The trial court found that the Ybañez brothers, including Martinez, lost their temper when they considered Westwood’s remark asking their sister to lower her voice to be insulting.

According to trial records, Martinez fired his gun in the direction of the house where the members of the Bautista family were seated, hitting Gerald in the head.

Gerald survived the shooting, but it left him paralyzed.

In his defense, Martinez claimed the prosecution’s witness did not identify him as the shooter.

He also claimed that the testimonies about where the bullet hit the victim were inconsistent with the doctor’s findings.

But the appellate court held otherwise and upheld Bautista’s testimony.

The CA, in upholding Martinez’s conviction, gave greater weight to Bernabe’s consistent testimony and identification of Martinez as the one who shot his nephew.

“More importantly, Bernabe Sr. is the uncle of the victim and it would be unnatural for him, being a relative and interested in vindicating the crime, to implicate someone other than the real culprit lest the guilty go unpunished,” read part of the CA ruling penned by Associate Justice Pedro Corales.

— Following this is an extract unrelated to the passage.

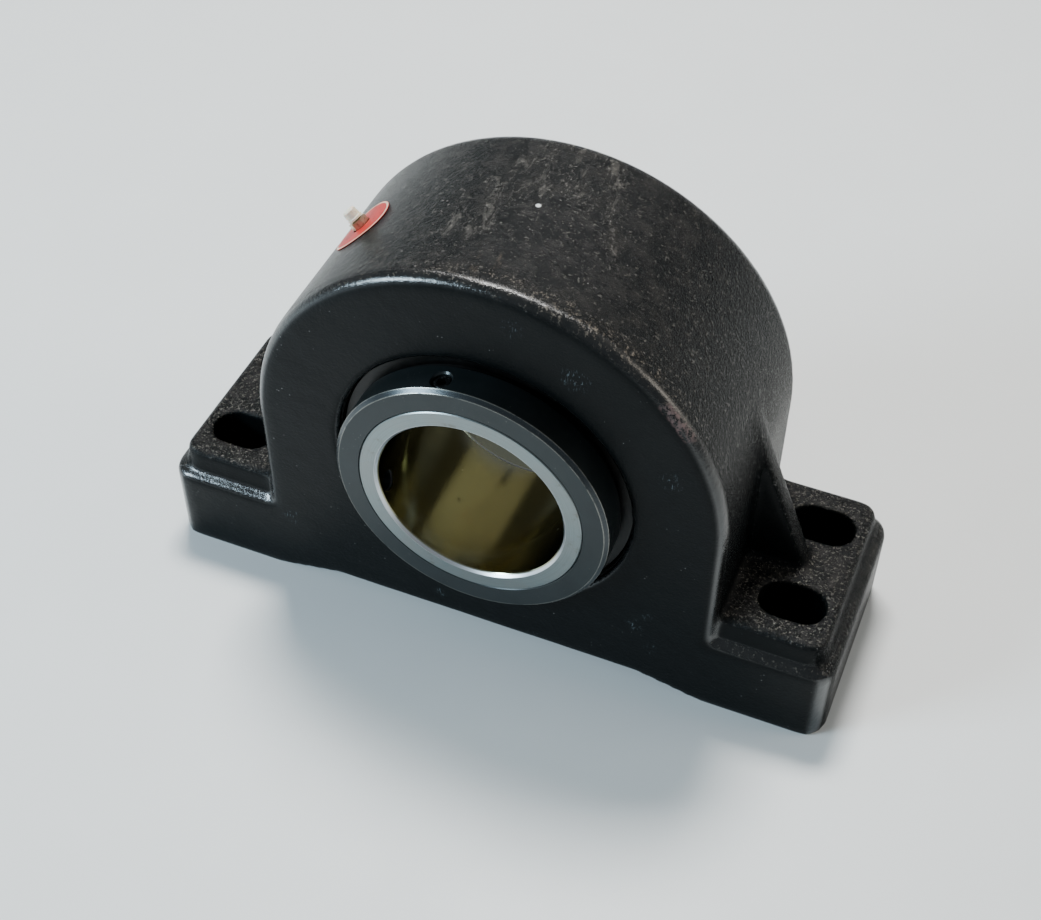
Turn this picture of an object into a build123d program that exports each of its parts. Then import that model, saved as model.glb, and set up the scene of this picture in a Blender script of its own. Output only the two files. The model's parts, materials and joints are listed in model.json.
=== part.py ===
from build123d import *
import os
from math import acos, atan, atan2, cos, pi, radians, sin, sqrt, tan

# Four-bolt pillow block with a double-row tapered roller bearing for a 4-15/16 in shaft.
# The shaft runs along Y, the base rests on Z = 0 and is centred on the origin.
# Lengths are in millimetres. A bearing profile is a list of (radius, reach) points, where
# reach is measured along the shaft from the middle of the housing towards one side of it.

os.makedirs("parts", exist_ok=True)

FRONT, REAR = -1, 1

# ---- shaft and inner rings ----
shaft_diameter = 125.4
shaft_clearance = 0.03
sleeve_wall = 12.6                  # wall of the ring where it reaches out of the housing
sleeve_overhang = 20.0              # how far the ring stands out of the housing face
bore_chamfer = 2.2
ring_edge_chamfer = 1.2
# ---- tapered roller rows ----
roller_diameter = 22.0              # at mid length
roller_length = 38.0
roller_edge = 0.8
roller_spacing = 1.2                # spacing of the rollers over their diameter
contact_angle = 13.5                # roller axis to shaft axis
cone_wall = 19.0                    # inner ring, bore to raceway at the row's middle
cup_wall = 15.5                     # outer ring, raceway to outside at the row's middle
row_gap = 13.5                      # housing middle to the rollers' small ends
small_rib = 1.8
large_rib, large_rib_width = 5.5, 3.0
race_clearance = 0.05
roller_end_clearance = 0.10
cup_face_margin = 3.0               # outer ring face beyond the rollers' large ends
lube_groove_width, lube_groove_depth = 10.0, 3.0
lube_hole_diameter, lube_hole_count = 6.0, 6
# ---- roller cages ----
cage_offset, cage_thickness = 2.6, 2.4
cage_end, cage_flange = 4.6, 9.0
pocket_clearance = 0.35
# ---- locking collars and their set screws ----
collar_wall, collar_width = 17.0, 24.0
collar_chamfer = 2.6
collar_fit = 0.04
screw_diameter, screw_length = 12.7, 19.0
screw_clearance = 0.05
screw_sink = 1.6                    # screw head below the collar's outside
screw_depth = 11.0                  # screw axis behind the collar's outer face
screw_angles = (103.0, 193.0)
screw_socket, screw_socket_depth = 6.35, 8.0
screw_bore_gap = 0.6                # radial room of the screw in the inner ring
# ---- seals and slingers ----
mouth_gap = 7.1                     # collar to the edge of the housing's mouth
seal_recess = 9.0                   # seal face behind the housing face
seal_width, seal_metal = 8.0, 1.6
seal_window = 11.0                  # width of the rubber seen inside the seal's case
lip_clearance, lip_thickness = 0.08, 4.2
slinger_thickness, slinger_gap = 1.8, 1.6
slinger_edge = 2.0                  # slinger's rim below the collar's outside
cage_room = 8.6                     # wider cavity between the outer ring and the seal
# ---- closure nut behind the outer ring ----
thread_step = 1.5                   # nut thread outside the outer ring
thread_clearance = 0.05
nut_recess = 3.0
nut_slot_width, nut_slot_depth, nut_slot_reach = 14.0, 6.0, 12.0
nut_slot_count = 6
o_ring_section, o_ring_room = 3.5, 0.15
clip_angle = 60.0
clip_width, clip_thickness, clip_length = 13.0, 3.0, 34.0
clip_play = 0.5
clip_screw_diameter, clip_screw_length = 8.0, 16.0
clip_head_diameter, clip_head_height, clip_socket = 14.0, 4.5, 5.0
# ---- cast housing ----
arch_wall = 41.0                    # outer ring to the top of the arch
floor_wall = 23.0                   # outer ring to the relieved underside
face_wall = 23.5                    # outer ring face to the housing face
arch_edge = 9.0
base_height = 64.0
base_corner, base_edge = 17.0, 5.0
relief_height, relief_ramp = 9.0, 42.0
relief_land = 85.0                  # length of each foot's flat sole
pad_rise, pad_inset, pad_draft = 18.0, 6.5, 8.0
pad_corner, pad_edge = 14.0, 3.5
rib_thickness, rib_toe = 17.0, 42.0
rib_edge = 4.0
foot_blend = 6.0                    # inside corner between a pad and what rises from it
mouth_chamfer = 1.5
# ---- bolt slots ----
slot_width, slot_length = 29.0, 44.0
slot_to_arch = 18.0                 # arch side to the slot's inner end
slot_to_end = 18.0                  # slot's outer end to the end of the base
slot_to_face = 26.5                 # slot's side to the face of the base
# ---- grease fitting and label ----
fitting_angle = 135.0
fitting_thread, fitting_thread_length = 9.7, 9.0
fitting_hex, fitting_hex_height = 11.0, 5.0
fitting_neck, fitting_head = 5.2, 6.5
fitting_neck_length, fitting_head_length = 0.5, 5.0
fitting_bore = 3.4
fitting_mouth = 2.0
ball_diameter = 3.0
spring_wire, spring_turns = 0.55, 3
cap_wall, cap_gap, cap_foot_gap = 1.3, 0.12, 0.9
grease_duct = 6.0
label_diameter, label_thickness, label_hole = 44.0, 0.4, 13.5

# ---- sizes that follow from the ones above ----
bore_r = shaft_diameter / 2 + shaft_clearance
sleeve_r = bore_r + sleeve_wall
collar_r = sleeve_r + collar_fit + collar_wall
mouth_r = collar_r + mouth_gap
pitch_r = bore_r + cone_wall + roller_diameter / 2
rollers_per_row = int(2 * pi * pitch_r / (roller_spacing * roller_diameter))
tilt = radians(contact_angle)
apex_to_mid = pitch_r / sin(tilt)
half_taper = atan(roller_diameter / 2 / apex_to_mid)
small_end = apex_to_mid - roller_length / 2
large_end = apex_to_mid + roller_length / 2
apex_reach = row_gap - small_end * cos(tilt)
cup_r = pitch_r + roller_diameter / 2 + cup_wall
cup_half = apex_reach + large_end * cos(tilt) + cup_face_margin
half_depth = cup_half + face_wall
base_depth = 2 * half_depth
ring_face = half_depth + sleeve_overhang
arch_r = cup_r + arch_wall
shaft_height = cup_r + floor_wall + relief_height
slot_x = arch_r + slot_to_arch + slot_length / 2
slot_y = half_depth - slot_to_face - slot_width / 2
base_length = 2 * (slot_x + slot_length / 2 + slot_to_end)
pad_top = base_height + pad_rise
seal_face = half_depth - seal_recess
screw_reach = ring_face - screw_depth
screw_head_r = collar_r - screw_sink
cage_speed_ratio = sin(tilt - half_taper) / (2 * sin(tilt) * cos(half_taper))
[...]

“The earnest desire to seek justice for a kin is not served should the witness abandon his or her conscience and prudence, and blame one who is innocent of the crime,” the CA added.

However, the CA modified the damages the RTC awarded to the victim; it reduced the moral damages from P500,000 to P30,000 and did away with the P30,000 in exemplary damages as it held that there were no aggravating circumstances in the crime.

However, it allowed the RTC’s award of P1.5 million in actual damages and P30,000 in civil indemnity to the victim.